排出枠を割り当てる方法には、表「キャップ&トレード型排出量取引制度の排出枠の配分方式」に示すように3種類があります。

グランドファザリング
(無償配分)

排出枠の交付を受ける主体の過去の特定年、あるいは特定期間における排出実績を基に排出枠を交付。
利点:「キャップを予測しやすい」など
欠点:「公平なキャップ決定が難しい」など

ベンチマーク
(無償配分)
産業ごとに標準的な生産方法を下に基準排出量を定め排出枠を配分。
利点:「うまく策定できれば公平感が得られやすい」など
欠点:「全産業について策定することは困難」など
オークション
(有償配分)
政府が排出枠を公開入札で販売。
利点:「政府財源が得られる」など
欠点:「費用負担に抵抗がある」など

表 キャップ&トレード型排出量取引制度の排出枠の配分方式

EUはこれまで、主に、過去の実績をもとに排出枠を決める「グランドファザリング」で事業者等に排出枠を割り当てています。しかし、割り当てられた排出枠が大きく、排出削減効果が乏しい上、排出枠の割り当ての公平性が問題となっています。こうした課題を解決するため、EUは、今後はオークションを主にしよう、との方針です。

■ 日本における「国内排出量取引試行的実施」

「国内排出量取引試行的実施」とは、2008年に政府与党が開始したものです。この試行は、欧米で導入が進展する、政府が企業/事業者のキャップを割り当てるキャップ&トレード型の制度と異なり、企業が自主的に目標を設定し、目標達成のために排出枠の取引も可能とするものとなりました。

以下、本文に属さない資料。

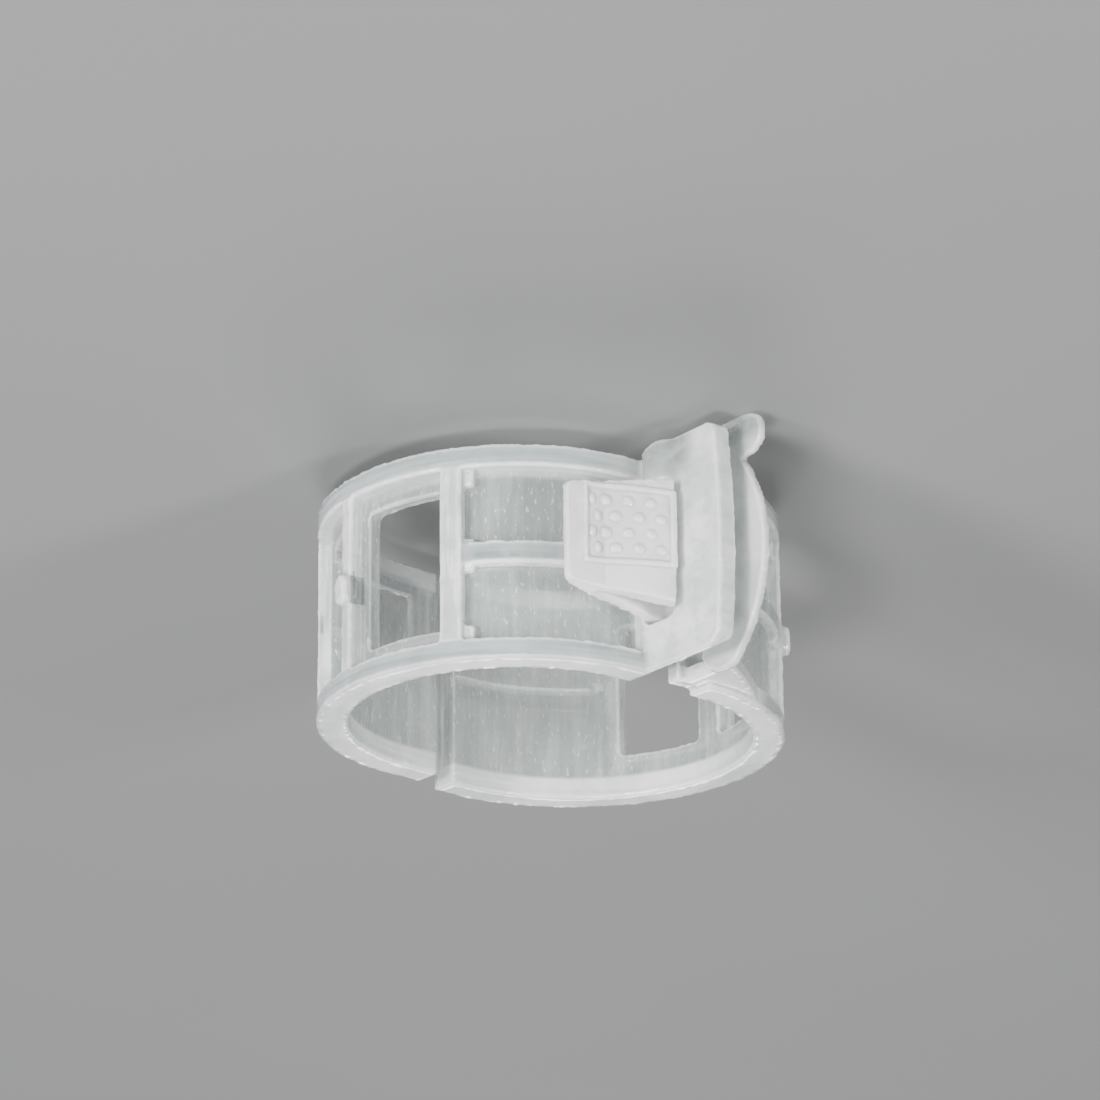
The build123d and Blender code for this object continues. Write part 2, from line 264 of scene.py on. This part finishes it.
def ringMarks(sheet, place, ring, colour, height, rough, opaque):
    # a half ring's flow lines, clearer rims and rib with painted shade on their outward faces,
    # streaked web and upright lines on its posts
    x, y, z = place
    low, high = ring["low"], ring["high"]
    blur, intoRim, intoWeb = (ringEdges[key] for key in ("rimBlur", "intoRim", "intoWeb"))

    def outFrom(start, key):
        return [start + step for step in ringEdges[key]]

    dx = x - ring["centre"][0] * mm
    dy = y - ring["centre"][1] * mm
    radius = (dx * dx + dy * dy) ** 0.5
    angle = sheet.node("ShaderNodeMath", {"operation": "ARCTAN2"}, {0: dy, 1: dx})
    turn = angle * (ring["web"] * mm)
    around = sheet.join(turn * flowPattern["round"], radius * flowPattern["deep"], z)
    flow = sheet.noise(around, flowPattern)
    flowing = sheet.ramp(flow, 0.0, flowPattern["share"], flowPattern["edge"])
    colour = sheet.mix(flowing, colour, milky["flowColour"])
    # painted shade: outward faces of the thin rims and of the rib are painted darker, where they
    # get less light, and also let some of what is behind them through
    band = sheet.fall(x, *ringEdges["bandEnd"])
    rimZone = sheet.fall(z, low - blur, low) + sheet.rise(z, high, high + blur)
    middle = (low + high) / 2
    ribZone = sheet.rise(z, *outFrom(middle, "ribLow")) * sheet.fall(z, *outFrom(middle, "ribHigh"))
    rimFace = sheet.rise(radius, *outFrom(ring["web"], "rimFace")) * rimZone
    ribFace = (
        sheet.rise(radius, *outFrom(ring["web"], "ribFace"))
        * sheet.fall(radius, *outFrom(ring["web"], "ribCrest"))
        * ribZone
    )
    still = sheet.ramp(flow, *flowPattern["finShare"], flowPattern["finEdge"])
    unevenly = flowPattern["finEven"] + flowPattern["finUneven"] * still
    finShade = (rimFace + ribFace) * band * unevenly
    colour = sheet.mix(finShade, colour, milky["finShadeColour"])
    opaque = opaque - finShade * milky["finClear"]
    # streaks and specks stand upright in the web between the rims
    streaks = sheet.noise(sheet.join(turn, radius, z * streakPattern["upright"]), streakPattern)
    specks = sheet.noise(sheet.join(turn, radius, z * speckPattern["upright"]), speckPattern)
    inward = sheet.fall(radius, *outFrom(ring["web"], "webFace"))
    aboveLow = sheet.rise(z, low - intoRim, low + intoWeb)
    belowHigh = sheet.fall(z, high - intoWeb, high + intoRim)
    web = inward * aboveLow * belowHigh
    streak = sheet.ramp(streaks, 0.0, 1.0, streakPattern["edge"])
    speck = sheet.ramp(specks, 0.0, speckPattern["share"], speckPattern["edge"])
    streaked = sheet.mix(streak, milky["webAndShadeColour"], milky["webCloudAndShadeColour"])
    streaked = sheet.mix(speck, streaked, milky["speckColour"])
    colour = sheet.mix(web, colour, streaked)
    # posts and window frames carry upright flow lines
    postLines = sheet.ramp(streaks, 0.0, streakPattern["postShare"], streakPattern["postEdge"])
    posts = aboveLow * belowHigh * (1.0 - web) * band * postLines
    colour = sheet.mix(posts, colour, milky["webCloudAndShadeColour"])
    height = height + web * streaks * streakPattern["height"] + web * speck * speckPattern["height"]
    rough = rough + web * streaks * streakPattern["dulls"]
    opaque = opaque - web * milky["webClear"] * (1.0 - speck)
    return colour, height, rough, opaque


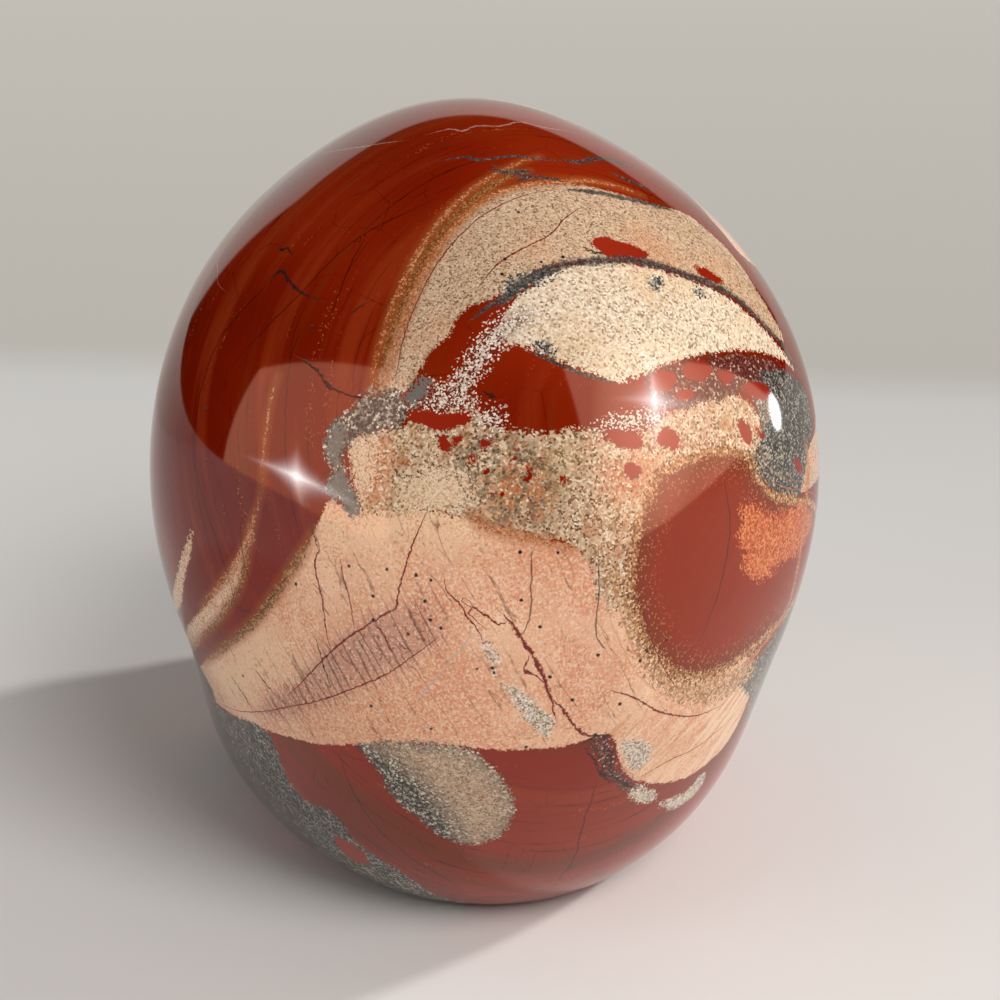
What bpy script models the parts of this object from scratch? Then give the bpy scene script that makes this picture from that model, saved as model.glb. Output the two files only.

「企業/事業者」ごとに目標値を設定することとしています(ただし、鉄鋼および自動車は現在業界単位での目標設定を例外として認めています)。

政府は、企業が設定した目標をただ受け入れるのでなく、一定の水準に照らし審査・確認を行っています。2008年度目標の審査では、一定水準に満たない一部企業が目標を取り下げました。国内統合市場によって、海外の排出枠(京都クレジット)活用に加え、企業/事業者は、国内企業間排出量取引と国内CDM制度の活用も可能となりました。

■ 国内排出量取引制度導入の課題

国内排出量取引制度の導入についての検討が盛んになされていますが、その制度構築には、いくつかの課題が指摘できます。

◇排出量の割り当ての過程での不公平、過剰に緩い削減目標が設定される可能性

◇過度のマネーゲーム・投機行動による弊害の可能性
過度のマネーゲーム・投機行動金融危機発の世界経済不況で、倒産する企業も続出しています。安易な排出量取引市場( カーボン・マーケット)の創設は、排出量取引・投機による利益を受ける人々がいる一方、環境技術の開発者でも、市場でうまく立ち回れない場合、 大きな損害を受ける可能性も危惧されます。

◇企業の国際競争力に対する影響
他国の政府が企業に設定する排出枠より厳しい排出枠を日本政府が国内企業に設定すると、海外企業以上の負担を強い、公平な国際競争を損ね、日本企業の国際競争力を不当な形で弱めてしまう可能性があります。

政策として国内排出量取引制度を導入する場合、国内排出量取引制度の抱える課題を克服する効果的で公正な仕組み、特にキャップ設定の方法を構築・提示する責務があります。